Provide again, from the entries below, every line from the one containing "Model this object" through the one containing "box_height = 129; // [90:1:170]", exactly as written, and no other line.
┄┄┄┄┄┄┄┄┄┄
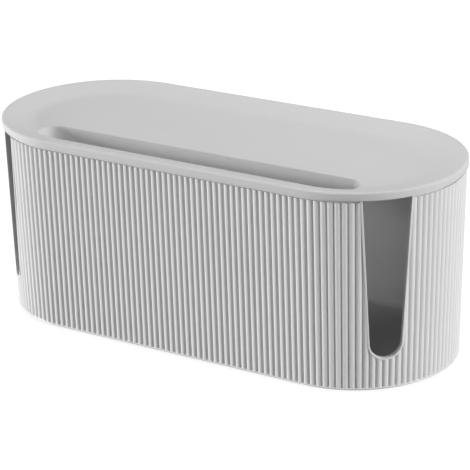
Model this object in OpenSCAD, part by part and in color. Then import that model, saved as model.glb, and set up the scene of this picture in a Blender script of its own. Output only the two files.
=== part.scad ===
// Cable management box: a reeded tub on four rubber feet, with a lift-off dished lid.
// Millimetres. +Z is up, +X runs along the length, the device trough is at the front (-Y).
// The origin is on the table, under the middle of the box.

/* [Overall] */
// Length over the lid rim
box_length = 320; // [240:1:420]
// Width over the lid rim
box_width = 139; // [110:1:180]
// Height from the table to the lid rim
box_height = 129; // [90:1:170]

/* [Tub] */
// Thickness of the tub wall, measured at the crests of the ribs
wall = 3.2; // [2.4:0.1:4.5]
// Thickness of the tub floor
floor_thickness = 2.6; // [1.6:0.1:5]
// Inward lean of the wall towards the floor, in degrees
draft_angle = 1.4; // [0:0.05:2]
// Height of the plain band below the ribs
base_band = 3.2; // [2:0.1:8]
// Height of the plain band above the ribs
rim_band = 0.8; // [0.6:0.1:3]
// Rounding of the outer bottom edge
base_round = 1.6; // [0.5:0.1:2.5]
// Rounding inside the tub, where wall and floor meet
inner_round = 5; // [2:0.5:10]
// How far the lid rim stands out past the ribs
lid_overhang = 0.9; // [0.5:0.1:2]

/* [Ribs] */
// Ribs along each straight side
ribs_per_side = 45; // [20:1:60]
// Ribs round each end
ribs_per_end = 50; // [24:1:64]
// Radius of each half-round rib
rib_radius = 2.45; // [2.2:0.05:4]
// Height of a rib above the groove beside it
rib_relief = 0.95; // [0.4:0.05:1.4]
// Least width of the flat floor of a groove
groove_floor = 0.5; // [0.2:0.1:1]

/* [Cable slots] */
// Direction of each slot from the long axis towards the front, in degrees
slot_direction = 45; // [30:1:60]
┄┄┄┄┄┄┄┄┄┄
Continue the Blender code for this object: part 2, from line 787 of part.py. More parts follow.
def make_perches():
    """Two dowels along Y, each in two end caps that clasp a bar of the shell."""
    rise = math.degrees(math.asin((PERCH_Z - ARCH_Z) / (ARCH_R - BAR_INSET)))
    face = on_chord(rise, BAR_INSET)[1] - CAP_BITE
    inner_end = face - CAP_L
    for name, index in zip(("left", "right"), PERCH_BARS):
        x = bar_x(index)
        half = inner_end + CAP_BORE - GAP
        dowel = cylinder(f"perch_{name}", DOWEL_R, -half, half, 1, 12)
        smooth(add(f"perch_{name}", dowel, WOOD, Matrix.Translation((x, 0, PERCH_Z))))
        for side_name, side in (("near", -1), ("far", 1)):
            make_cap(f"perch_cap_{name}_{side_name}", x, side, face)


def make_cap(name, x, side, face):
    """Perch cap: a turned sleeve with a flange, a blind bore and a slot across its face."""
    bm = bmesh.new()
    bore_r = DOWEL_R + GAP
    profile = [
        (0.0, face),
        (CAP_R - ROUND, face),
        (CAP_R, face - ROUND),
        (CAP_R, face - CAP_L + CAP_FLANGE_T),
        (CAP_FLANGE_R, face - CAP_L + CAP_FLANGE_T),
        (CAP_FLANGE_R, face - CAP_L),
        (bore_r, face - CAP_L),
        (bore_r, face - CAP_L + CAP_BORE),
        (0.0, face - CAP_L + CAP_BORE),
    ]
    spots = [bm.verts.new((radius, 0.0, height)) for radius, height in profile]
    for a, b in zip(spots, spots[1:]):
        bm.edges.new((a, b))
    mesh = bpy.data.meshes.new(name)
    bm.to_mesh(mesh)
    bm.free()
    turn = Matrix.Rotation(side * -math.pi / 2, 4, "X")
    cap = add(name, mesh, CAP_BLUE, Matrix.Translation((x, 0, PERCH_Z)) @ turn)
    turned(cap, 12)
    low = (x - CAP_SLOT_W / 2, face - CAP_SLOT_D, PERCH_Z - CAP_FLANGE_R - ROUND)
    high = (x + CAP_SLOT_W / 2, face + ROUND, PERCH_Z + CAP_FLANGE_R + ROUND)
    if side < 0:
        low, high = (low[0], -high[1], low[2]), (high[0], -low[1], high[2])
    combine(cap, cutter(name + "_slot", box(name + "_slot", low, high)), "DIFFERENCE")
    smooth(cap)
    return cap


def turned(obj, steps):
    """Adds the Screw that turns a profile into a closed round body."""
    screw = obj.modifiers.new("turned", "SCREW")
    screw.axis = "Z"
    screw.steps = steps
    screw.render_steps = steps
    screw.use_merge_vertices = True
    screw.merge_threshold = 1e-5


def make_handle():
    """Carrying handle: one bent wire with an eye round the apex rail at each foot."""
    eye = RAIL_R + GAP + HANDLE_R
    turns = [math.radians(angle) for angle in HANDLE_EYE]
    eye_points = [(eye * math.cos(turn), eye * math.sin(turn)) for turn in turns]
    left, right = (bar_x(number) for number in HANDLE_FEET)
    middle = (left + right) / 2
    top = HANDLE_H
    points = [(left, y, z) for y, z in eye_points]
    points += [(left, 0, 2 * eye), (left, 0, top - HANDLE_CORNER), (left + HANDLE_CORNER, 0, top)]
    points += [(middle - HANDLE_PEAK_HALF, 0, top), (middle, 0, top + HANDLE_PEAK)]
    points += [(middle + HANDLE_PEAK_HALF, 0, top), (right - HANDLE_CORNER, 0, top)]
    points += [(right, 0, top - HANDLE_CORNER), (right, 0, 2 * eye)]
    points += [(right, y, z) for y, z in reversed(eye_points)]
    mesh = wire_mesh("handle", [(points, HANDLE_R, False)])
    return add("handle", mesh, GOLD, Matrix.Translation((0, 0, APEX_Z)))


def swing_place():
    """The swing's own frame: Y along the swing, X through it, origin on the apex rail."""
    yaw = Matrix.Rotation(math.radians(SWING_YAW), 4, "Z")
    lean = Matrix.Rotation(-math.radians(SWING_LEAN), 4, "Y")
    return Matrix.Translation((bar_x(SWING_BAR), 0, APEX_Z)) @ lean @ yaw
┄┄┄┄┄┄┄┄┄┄
RESULT BELOW -
Model this object in OpenSCAD, part by part and in color. Then import that model, saved as model.glb, and set up the scene of this picture in a Blender script of its own. Output only the two files.
=== part.scad ===
// Cable management box: a reeded tub on four rubber feet, with a lift-off dished lid.
// Millimetres. +Z is up, +X runs along the length, the device trough is at the front (-Y).
// The origin is on the table, under the middle of the box.

/* [Overall] */
// Length over the lid rim
box_length = 320; // [240:1:420]
// Width over the lid rim
box_width = 139; // [110:1:180]
// Height from the table to the lid rim
box_height = 129; // [90:1:170]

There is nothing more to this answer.